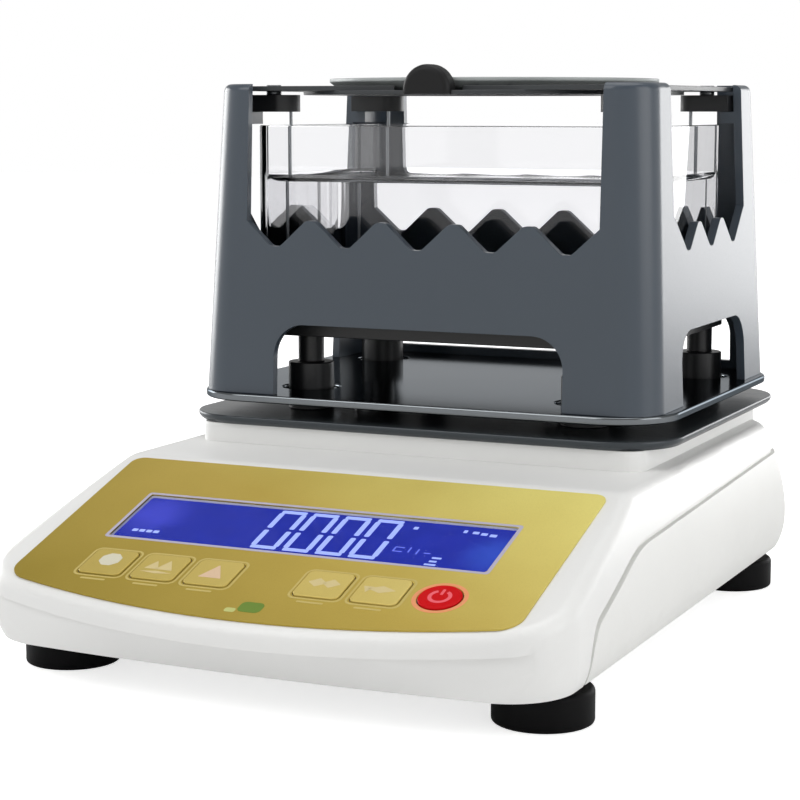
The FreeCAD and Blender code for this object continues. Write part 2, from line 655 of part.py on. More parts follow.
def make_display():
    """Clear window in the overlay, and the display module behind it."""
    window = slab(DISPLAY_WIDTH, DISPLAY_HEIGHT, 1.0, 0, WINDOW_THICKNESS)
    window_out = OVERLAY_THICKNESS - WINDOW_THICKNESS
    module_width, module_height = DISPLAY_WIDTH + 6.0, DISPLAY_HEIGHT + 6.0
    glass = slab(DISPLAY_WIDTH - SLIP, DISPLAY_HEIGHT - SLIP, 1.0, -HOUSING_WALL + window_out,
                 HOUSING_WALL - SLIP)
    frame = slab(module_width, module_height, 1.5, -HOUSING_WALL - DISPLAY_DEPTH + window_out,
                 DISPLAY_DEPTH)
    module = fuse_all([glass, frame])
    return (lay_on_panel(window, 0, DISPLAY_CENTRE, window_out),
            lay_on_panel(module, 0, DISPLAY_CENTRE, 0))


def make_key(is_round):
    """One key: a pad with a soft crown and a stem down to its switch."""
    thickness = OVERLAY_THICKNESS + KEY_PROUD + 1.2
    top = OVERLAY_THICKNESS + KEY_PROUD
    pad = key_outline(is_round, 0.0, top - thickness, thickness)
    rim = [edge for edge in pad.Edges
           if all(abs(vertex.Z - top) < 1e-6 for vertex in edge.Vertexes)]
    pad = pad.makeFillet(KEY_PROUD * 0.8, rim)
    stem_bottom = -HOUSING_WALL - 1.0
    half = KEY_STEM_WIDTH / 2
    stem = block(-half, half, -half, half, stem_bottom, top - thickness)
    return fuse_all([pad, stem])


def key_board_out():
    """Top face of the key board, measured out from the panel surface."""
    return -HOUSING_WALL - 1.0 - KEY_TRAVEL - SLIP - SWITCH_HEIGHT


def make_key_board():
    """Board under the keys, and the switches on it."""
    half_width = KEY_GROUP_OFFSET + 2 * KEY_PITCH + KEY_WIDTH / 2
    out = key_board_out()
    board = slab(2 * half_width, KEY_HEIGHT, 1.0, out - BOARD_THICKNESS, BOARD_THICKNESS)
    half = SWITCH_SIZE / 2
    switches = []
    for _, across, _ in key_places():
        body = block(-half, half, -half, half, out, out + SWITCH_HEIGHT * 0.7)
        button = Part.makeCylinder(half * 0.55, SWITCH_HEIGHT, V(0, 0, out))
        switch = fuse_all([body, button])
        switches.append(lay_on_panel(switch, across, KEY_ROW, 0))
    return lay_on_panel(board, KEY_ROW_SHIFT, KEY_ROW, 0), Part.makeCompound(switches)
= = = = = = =
### What to do
Return only the lines spanning from the first line of the material through the line with "return -HOUSING_WALL - 1.0", copied exactly, both ends kept.

### Result below
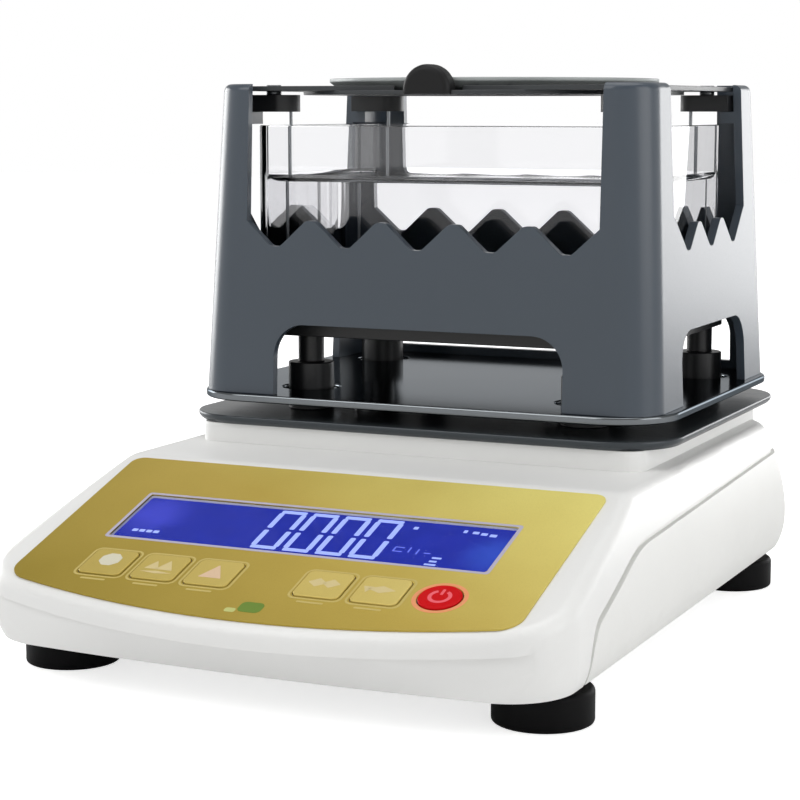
The FreeCAD and Blender code for this object continues. Write part 2, from line 655 of part.py on. More parts follow.
def make_display():
    """Clear window in the overlay, and the display module behind it."""
    window = slab(DISPLAY_WIDTH, DISPLAY_HEIGHT, 1.0, 0, WINDOW_THICKNESS)
    window_out = OVERLAY_THICKNESS - WINDOW_THICKNESS
    module_width, module_height = DISPLAY_WIDTH + 6.0, DISPLAY_HEIGHT + 6.0
    glass = slab(DISPLAY_WIDTH - SLIP, DISPLAY_HEIGHT - SLIP, 1.0, -HOUSING_WALL + window_out,
                 HOUSING_WALL - SLIP)
    frame = slab(module_width, module_height, 1.5, -HOUSING_WALL - DISPLAY_DEPTH + window_out,
                 DISPLAY_DEPTH)
    module = fuse_all([glass, frame])
    return (lay_on_panel(window, 0, DISPLAY_CENTRE, window_out),
            lay_on_panel(module, 0, DISPLAY_CENTRE, 0))


def make_key(is_round):
    """One key: a pad with a soft crown and a stem down to its switch."""
    thickness = OVERLAY_THICKNESS + KEY_PROUD + 1.2
    top = OVERLAY_THICKNESS + KEY_PROUD
    pad = key_outline(is_round, 0.0, top - thickness, thickness)
    rim = [edge for edge in pad.Edges
           if all(abs(vertex.Z - top) < 1e-6 for vertex in edge.Vertexes)]
    pad = pad.makeFillet(KEY_PROUD * 0.8, rim)
    stem_bottom = -HOUSING_WALL - 1.0
    half = KEY_STEM_WIDTH / 2
    stem = block(-half, half, -half, half, stem_bottom, top - thickness)
    return fuse_all([pad, stem])


def key_board_out():
    """Top face of the key board, measured out from the panel surface."""
    return -HOUSING_WALL - 1.0 - KEY_TRAVEL - SLIP - SWITCH_HEIGHT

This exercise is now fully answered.